The dead body of Hale is the largest of the three states and undeniably gruesome. The building looms and acts like a tombstone. Hale’s left leg, with the use of shadow, horrifyingly pokes out of the painting in a trompe l’oeil effect. Spattered on the cheek and left arm, blood sickeningly stains the ground. Expanding to the frame, the blood seeps into the cracks and seems to drip. The lower portion of the frame is tinged with golden yellow, the color of bodily fluids like bile. And though dead, Hale manages a penetrating, if unsettling, stare.

It is no wonder then that upon seeing the painting, Clare Booth Luce, a former managing editor of Vanity Fair magazine and a close friend of the deceased, was aghast. She had commissioned the painting, thinking that Kahlo would paint a portrait of Hale from memory and it would make a nice present for Hale’s mother. To her horror, it was of the suicide! Hale was even painted in the "Madame X" black velvet dress Luce had advised her to wear in her farewell party (Hale held the party for herself, supposedly for a "long trip" she was taking). A part of the painting reads in fine blood-red script, "The Suicide of Dorothy Hale, painted at the request of Clare Booth Luce, for the mother of Dorothy." After being persuaded not to destroy the painting, Luce succeeded in having this blotted out.

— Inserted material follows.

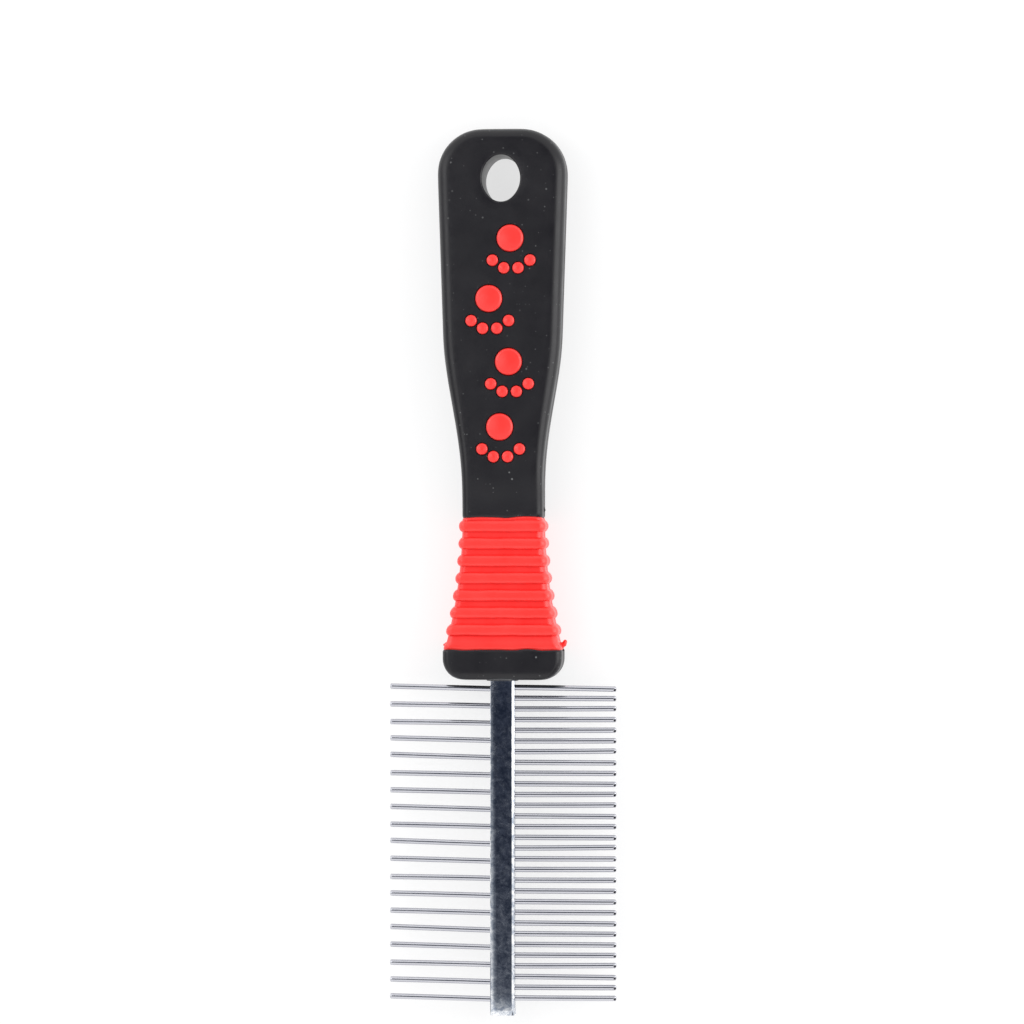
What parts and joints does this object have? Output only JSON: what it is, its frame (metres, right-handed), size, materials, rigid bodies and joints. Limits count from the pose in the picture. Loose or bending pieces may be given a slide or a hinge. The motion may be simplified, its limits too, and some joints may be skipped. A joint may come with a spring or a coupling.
{
  "type": "double-sided pet comb",
  "caption": "Double-sided pet comb: coarse and fine rows of round wire teeth on a steel spine, with a soft rubber handle, a ribbed collar, raised paw prints and a hanging hole.",
  "frame": {"origin": "the point on the resting surface under the middle of the whole comb, which lies on its back", "axes": "+Y along the comb towards the hanging end of the handle, +X towards the tips of the fine teeth, +Z out of the front face that carries the paw prints"},
  "size_m": [0.0568, 0.2214, 0.0136],
  "materials": {
    "spine_steel": "bright nickel plate with a faint wave and fine scratches",
    "tooth_wire": "bright nickel-plated round wire with rounded tips",
    "black_rubber": "satin soft-touch rubber with specks of dust",
    "red_rubber": "satin soft rubber",
    "core_plastic": "plain moulded plastic, hidden"
  },
  "bodies": {
    "root": {"spine": "spine_steel", "handle_core": "core_plastic", "grip_sleeve": "black_rubber", "ribbed_collar": "red_rubber", "nose_cap": "black_rubber", "paw_print_1": "red_rubber", "paw_print_2": "red_rubber", "paw_print_3": "red_rubber", "paw_print_4": "red_rubber", "coarse_tooth_01": "tooth_wire", "coarse_tooth_02": "tooth_wire", "coarse_tooth_03": "tooth_wire", "coarse_tooth_04": "tooth_wire", "coarse_tooth_05": "tooth_wire", "coarse_tooth_06": "tooth_wire", "coarse_tooth_07": "tooth_wire", "coarse_tooth_08": "tooth_wire", "coarse_tooth_09": "tooth_wire", "coarse_tooth_10": "tooth_wire", "coarse_tooth_11": "tooth_wire", "coarse_tooth_12": "tooth_wire", "coarse_tooth_13": "tooth_wire", "coarse_tooth_14": "tooth_wire", "coarse_tooth_15": "tooth_wire", "coarse_tooth_16": "tooth_wire", "coarse_tooth_17": "tooth_wire", "coarse_tooth_18": "tooth_wire", "coarse_tooth_19": "tooth_wire", "fine_tooth_01": "tooth_wire", "fine_tooth_02": "tooth_wire", "fine_tooth_03": "tooth_wire", "fine_tooth_04": "tooth_wire", "fine_tooth_05": "tooth_wire", "fine_tooth_06": "tooth_wire", "fine_tooth_07": "tooth_wire", "fine_tooth_08": "tooth_wire", "fine_tooth_09": "tooth_wire", "fine_tooth_10": "tooth_wire", "fine_tooth_11": "tooth_wire", "fine_tooth_12": "tooth_wire", "fine_tooth_13": "tooth_wire", "fine_tooth_14": "tooth_wire", "fine_tooth_15": "tooth_wire", "fine_tooth_16": "tooth_wire", "fine_tooth_17": "tooth_wire", "fine_tooth_18": "tooth_wire", "fine_tooth_19": "tooth_wire", "fine_tooth_20": "tooth_wire", "fine_tooth_21": "tooth_wire", "fine_tooth_22": "tooth_wire", "fine_tooth_23": "tooth_wire", "fine_tooth_24": "tooth_wire", "fine_tooth_25": "tooth_wire", "fine_tooth_26": "tooth_wire", "fine_tooth_27": "tooth_wire", "fine_tooth_28": "tooth_wire", "fine_tooth_29": "tooth_wire", "fine_tooth_30": "tooth_wire"}
  },
  "joints": []
}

While this painting is admittedly grisly, it was surely not a cruel prank on the part of the artist. Instead of irony, perhaps Kahlo did believe that the suicide of her friend Hale was actually a miracle, an act of grace.

A beautiful former showgirl, Hale had one tragedy after another after her husband’s death. Left with little money and accustomed to a rich lifestyle, Hale attempted a career as an actress and hoped to marry the political advisor to President Roosevelt, Howard Hopkins. She was rejected in both. And so with $1,000 that someone had given her to buy the "most beautiful dress in New York" (with which to snare a husband), she bought her dress and plunged to her death in it after her farewell party.

Hale’s flight from tragedy, though the end result be death, was perhaps envied by Kahlo. Kahlo herself had dealt with extremely excruciating pain, having constantly to go through operations since an accident at age 18. She was also addicted to painkillers, alcohol and her philandering husband Diego Rivera, the Mexican muralist. In what may have been a suicide, she died in 1958 and, however one perceives it, it was an end to a life of unusual bodily and emotional pain.

This can be attested to by the peaceful look on Hale’s face despite the gore. For lack of movement in brows and lips, the expressive eyes tell of a certain willing acceptance of fate and of death. A symbol in the original artwork of this painting also affirms the belief that Kahlo saw a miracle in her friend’s death. In true retablo style wherein a saint or a deity is invoked upon the act, an angel appears on top, perhaps being ready to carry the appeased soul of Hale to heaven. This angel was unfortunately taken out due to Luce’s furious reaction to the work.

While seemingly insensitive at first, "The Suicide of Dorothy Hale" tells us how in Kahlo’s eyes, suicide may not be such a tragedy after all.